Yes, I still have my doubts or worries about the future every now and then. But I remind myself that I need to delve deep into the inner recesses of my mind – to examine its flawed thinking and to retrain it for greater stillness.

I have certainly discovered a life far more joyous than the one that I used to live in. And it gets better day by day! I highly recommend The Power Of Now by Eckhart Tolle.

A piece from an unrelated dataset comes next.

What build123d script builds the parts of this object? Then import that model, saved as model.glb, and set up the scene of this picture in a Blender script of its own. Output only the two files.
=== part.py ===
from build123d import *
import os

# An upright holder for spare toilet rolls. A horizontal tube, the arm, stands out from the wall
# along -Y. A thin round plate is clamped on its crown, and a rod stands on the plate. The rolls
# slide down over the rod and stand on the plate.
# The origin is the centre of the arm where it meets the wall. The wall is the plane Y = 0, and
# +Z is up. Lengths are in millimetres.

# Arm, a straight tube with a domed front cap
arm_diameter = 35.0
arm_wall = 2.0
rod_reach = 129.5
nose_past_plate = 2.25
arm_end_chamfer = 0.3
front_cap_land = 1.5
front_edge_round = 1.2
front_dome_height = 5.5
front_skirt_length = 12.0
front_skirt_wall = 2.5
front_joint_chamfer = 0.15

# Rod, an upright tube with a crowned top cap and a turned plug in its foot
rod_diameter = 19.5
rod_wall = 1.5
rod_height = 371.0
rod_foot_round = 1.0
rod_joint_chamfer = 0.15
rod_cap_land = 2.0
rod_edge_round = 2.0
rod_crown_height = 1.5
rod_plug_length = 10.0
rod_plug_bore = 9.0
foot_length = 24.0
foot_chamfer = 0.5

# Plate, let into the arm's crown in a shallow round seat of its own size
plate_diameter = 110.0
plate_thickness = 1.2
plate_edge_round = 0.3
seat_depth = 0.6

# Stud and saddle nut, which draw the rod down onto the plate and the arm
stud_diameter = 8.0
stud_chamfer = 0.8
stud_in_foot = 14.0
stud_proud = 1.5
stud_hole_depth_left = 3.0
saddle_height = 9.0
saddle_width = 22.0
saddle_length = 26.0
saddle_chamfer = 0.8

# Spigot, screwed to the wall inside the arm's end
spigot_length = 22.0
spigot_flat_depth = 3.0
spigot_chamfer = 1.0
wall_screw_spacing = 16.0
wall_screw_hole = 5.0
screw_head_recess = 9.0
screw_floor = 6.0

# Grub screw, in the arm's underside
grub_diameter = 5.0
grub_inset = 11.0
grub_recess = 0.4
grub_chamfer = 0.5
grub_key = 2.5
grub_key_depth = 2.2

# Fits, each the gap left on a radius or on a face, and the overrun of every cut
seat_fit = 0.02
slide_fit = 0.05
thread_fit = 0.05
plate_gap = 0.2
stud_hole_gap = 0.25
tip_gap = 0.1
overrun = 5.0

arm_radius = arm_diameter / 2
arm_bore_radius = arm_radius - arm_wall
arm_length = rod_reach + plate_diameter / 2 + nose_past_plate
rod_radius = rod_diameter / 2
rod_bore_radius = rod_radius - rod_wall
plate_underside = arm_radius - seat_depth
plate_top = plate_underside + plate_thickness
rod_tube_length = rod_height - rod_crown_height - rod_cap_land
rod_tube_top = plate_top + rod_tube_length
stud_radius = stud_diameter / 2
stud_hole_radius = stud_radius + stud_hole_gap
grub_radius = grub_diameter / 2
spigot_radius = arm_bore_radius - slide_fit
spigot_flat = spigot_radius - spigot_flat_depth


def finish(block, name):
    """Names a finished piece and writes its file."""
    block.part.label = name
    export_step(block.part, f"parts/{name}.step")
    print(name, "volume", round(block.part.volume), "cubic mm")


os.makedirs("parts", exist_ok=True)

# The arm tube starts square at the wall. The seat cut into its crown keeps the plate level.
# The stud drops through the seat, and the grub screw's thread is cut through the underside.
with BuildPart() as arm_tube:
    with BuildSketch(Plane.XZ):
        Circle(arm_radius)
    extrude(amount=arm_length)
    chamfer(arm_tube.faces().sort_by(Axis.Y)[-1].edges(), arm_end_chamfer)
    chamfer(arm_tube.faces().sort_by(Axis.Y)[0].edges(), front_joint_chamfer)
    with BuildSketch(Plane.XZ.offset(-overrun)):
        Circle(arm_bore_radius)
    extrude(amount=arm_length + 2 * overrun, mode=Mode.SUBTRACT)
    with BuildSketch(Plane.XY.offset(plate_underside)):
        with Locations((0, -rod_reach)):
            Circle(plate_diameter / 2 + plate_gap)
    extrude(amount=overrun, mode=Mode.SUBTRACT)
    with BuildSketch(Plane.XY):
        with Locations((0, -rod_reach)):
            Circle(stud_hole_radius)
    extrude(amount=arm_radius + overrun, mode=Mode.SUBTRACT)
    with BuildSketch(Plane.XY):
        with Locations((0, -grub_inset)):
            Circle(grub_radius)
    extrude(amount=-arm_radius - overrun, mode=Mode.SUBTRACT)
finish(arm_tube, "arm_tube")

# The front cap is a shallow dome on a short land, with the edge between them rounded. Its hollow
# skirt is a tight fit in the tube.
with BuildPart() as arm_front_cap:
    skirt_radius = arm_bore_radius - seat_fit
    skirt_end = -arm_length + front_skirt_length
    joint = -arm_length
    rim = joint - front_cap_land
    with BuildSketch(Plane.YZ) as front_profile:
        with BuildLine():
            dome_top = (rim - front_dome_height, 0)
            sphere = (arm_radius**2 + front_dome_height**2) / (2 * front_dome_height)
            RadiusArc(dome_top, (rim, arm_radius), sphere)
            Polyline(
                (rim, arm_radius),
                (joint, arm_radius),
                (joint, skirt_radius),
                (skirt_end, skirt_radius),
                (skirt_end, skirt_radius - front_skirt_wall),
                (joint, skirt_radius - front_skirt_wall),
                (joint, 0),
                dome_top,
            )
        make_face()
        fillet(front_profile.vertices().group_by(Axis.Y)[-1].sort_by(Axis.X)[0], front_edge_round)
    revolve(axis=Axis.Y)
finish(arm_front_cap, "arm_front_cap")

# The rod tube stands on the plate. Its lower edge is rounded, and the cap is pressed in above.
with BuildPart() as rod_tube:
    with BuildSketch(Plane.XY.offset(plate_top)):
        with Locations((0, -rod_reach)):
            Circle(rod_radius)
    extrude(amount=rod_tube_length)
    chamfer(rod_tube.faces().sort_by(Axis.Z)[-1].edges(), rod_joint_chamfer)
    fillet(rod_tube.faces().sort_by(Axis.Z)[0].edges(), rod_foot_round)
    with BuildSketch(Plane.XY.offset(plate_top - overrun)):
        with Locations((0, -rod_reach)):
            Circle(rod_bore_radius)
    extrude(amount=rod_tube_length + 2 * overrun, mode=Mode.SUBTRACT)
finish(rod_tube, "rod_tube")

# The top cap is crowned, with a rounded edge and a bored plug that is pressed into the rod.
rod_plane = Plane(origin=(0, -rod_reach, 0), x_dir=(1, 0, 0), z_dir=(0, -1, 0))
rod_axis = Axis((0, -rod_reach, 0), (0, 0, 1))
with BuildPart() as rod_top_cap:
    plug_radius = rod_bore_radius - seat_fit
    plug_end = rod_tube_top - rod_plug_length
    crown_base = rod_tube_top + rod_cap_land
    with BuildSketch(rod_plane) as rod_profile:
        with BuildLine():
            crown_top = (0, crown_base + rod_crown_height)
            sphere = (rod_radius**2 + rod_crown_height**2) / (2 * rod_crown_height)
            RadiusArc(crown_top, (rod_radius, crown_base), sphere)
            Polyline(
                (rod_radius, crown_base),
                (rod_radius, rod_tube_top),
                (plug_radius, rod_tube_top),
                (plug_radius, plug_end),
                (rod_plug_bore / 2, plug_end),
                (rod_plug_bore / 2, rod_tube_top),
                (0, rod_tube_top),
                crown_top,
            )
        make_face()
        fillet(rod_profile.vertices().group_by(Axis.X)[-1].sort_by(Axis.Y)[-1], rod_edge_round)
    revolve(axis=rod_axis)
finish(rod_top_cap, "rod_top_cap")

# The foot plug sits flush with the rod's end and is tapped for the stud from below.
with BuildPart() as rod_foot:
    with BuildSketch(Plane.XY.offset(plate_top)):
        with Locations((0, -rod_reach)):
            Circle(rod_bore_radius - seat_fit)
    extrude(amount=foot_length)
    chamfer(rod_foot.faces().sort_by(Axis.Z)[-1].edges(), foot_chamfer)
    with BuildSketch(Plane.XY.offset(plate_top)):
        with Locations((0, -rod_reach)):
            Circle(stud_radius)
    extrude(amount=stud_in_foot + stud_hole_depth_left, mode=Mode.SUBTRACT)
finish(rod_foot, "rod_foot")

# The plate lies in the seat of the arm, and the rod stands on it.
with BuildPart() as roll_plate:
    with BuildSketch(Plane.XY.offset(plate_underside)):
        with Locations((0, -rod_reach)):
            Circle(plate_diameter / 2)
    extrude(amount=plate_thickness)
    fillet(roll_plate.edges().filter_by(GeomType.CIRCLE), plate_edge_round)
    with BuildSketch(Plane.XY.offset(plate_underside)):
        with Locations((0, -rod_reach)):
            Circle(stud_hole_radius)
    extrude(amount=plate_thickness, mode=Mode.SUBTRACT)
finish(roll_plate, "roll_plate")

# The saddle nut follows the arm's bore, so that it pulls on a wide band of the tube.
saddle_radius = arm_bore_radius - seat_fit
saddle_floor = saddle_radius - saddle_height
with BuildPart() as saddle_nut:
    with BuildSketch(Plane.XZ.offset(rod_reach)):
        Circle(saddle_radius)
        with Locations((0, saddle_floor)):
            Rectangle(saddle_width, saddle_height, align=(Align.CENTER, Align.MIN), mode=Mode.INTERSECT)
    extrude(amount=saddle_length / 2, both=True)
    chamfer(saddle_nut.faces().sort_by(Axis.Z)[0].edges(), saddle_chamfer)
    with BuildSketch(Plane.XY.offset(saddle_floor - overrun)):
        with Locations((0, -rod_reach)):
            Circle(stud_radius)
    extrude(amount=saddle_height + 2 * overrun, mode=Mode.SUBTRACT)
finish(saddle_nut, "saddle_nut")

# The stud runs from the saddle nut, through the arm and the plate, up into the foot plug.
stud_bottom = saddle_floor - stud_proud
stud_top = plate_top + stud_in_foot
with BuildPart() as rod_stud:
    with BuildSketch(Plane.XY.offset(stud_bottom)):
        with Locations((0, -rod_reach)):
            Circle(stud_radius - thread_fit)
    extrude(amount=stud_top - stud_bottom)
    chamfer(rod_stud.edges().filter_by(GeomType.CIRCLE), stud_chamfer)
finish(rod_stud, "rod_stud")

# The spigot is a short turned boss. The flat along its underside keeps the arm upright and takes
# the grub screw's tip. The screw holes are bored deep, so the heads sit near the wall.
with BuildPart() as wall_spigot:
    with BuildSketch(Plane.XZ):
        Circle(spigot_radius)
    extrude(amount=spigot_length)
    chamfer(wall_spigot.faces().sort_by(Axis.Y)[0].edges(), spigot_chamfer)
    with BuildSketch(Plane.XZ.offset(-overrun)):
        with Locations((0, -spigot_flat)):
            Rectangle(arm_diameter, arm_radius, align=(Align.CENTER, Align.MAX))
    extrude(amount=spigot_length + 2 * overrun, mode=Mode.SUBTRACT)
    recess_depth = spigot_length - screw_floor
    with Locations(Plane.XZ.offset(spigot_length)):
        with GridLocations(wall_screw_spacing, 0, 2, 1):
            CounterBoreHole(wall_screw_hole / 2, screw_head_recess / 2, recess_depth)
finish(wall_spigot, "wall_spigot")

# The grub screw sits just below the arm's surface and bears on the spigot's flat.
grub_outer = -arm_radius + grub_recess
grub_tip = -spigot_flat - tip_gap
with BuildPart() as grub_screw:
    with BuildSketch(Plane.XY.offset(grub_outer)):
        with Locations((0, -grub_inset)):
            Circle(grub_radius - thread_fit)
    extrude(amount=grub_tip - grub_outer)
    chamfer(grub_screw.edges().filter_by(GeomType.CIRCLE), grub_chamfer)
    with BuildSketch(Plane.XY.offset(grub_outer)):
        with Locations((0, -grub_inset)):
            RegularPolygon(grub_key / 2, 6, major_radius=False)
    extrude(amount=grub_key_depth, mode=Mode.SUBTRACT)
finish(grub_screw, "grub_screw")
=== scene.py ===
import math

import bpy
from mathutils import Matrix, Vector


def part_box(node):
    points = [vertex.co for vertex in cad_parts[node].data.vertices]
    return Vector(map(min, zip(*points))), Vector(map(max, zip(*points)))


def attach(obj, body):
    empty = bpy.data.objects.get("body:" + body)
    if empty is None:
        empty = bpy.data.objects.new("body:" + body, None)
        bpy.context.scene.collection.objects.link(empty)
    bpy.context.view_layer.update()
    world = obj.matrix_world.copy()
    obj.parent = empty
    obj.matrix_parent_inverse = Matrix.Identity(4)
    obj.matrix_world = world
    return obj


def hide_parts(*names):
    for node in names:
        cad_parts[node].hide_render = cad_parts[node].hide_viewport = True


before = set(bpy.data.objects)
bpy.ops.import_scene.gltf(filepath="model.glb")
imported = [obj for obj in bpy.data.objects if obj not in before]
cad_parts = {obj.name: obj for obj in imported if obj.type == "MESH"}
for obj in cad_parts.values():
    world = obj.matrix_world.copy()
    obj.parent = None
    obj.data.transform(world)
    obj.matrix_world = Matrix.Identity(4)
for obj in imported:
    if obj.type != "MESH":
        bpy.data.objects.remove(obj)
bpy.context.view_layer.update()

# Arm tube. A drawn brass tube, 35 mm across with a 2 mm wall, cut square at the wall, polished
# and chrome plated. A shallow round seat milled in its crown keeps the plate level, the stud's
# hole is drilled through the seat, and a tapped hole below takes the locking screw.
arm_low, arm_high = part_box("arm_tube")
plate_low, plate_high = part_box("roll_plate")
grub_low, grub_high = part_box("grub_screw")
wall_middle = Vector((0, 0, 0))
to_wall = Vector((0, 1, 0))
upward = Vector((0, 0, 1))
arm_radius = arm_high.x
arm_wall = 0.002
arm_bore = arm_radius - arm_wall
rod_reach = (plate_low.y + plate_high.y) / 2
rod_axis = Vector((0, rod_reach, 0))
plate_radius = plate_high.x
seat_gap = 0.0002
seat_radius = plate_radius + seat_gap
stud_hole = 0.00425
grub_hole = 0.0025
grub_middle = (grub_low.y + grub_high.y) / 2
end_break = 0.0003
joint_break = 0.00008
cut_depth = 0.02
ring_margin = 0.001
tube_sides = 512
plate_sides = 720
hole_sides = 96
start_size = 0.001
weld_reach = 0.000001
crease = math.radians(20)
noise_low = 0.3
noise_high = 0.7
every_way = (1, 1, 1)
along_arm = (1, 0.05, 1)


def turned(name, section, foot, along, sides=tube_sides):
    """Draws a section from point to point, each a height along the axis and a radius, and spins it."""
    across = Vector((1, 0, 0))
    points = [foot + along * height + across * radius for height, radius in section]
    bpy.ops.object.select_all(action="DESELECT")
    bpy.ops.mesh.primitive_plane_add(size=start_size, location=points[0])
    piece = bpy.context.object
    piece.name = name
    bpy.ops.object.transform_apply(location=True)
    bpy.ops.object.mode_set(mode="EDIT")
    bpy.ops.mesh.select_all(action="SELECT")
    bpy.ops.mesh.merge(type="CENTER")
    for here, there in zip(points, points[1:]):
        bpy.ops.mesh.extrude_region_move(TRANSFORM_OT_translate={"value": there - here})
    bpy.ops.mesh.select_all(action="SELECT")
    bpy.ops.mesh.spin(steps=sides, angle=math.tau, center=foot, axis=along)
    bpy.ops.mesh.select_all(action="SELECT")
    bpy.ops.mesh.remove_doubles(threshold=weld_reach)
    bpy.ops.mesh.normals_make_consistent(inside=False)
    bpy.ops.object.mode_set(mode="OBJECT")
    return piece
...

Until I read this book, I never noticed how in sane my mind can make me if I choose to let it. Tolle implores the reader to take the reigns of his own mind, focus on the beauty and love around him, just like we all did when we were children and the world was full of wonder.

James E. Norman:

NOW comes Eckhart Tolle with an unbelievably clear, powerful and succinct account of how and why our mind-based ego consciousness runs us, robs us of our birthright as humans, and why our society, at every turn, supports this process. His message is exquisitely eloquent and direct: Learn, through endless practice (unbending intent as Don Juan would say) to observe your mind without judgement. See where this leads you again and again as your sense of who you are escapes psychological time and the vastness, wholeness, and beauty of Creation opens before you.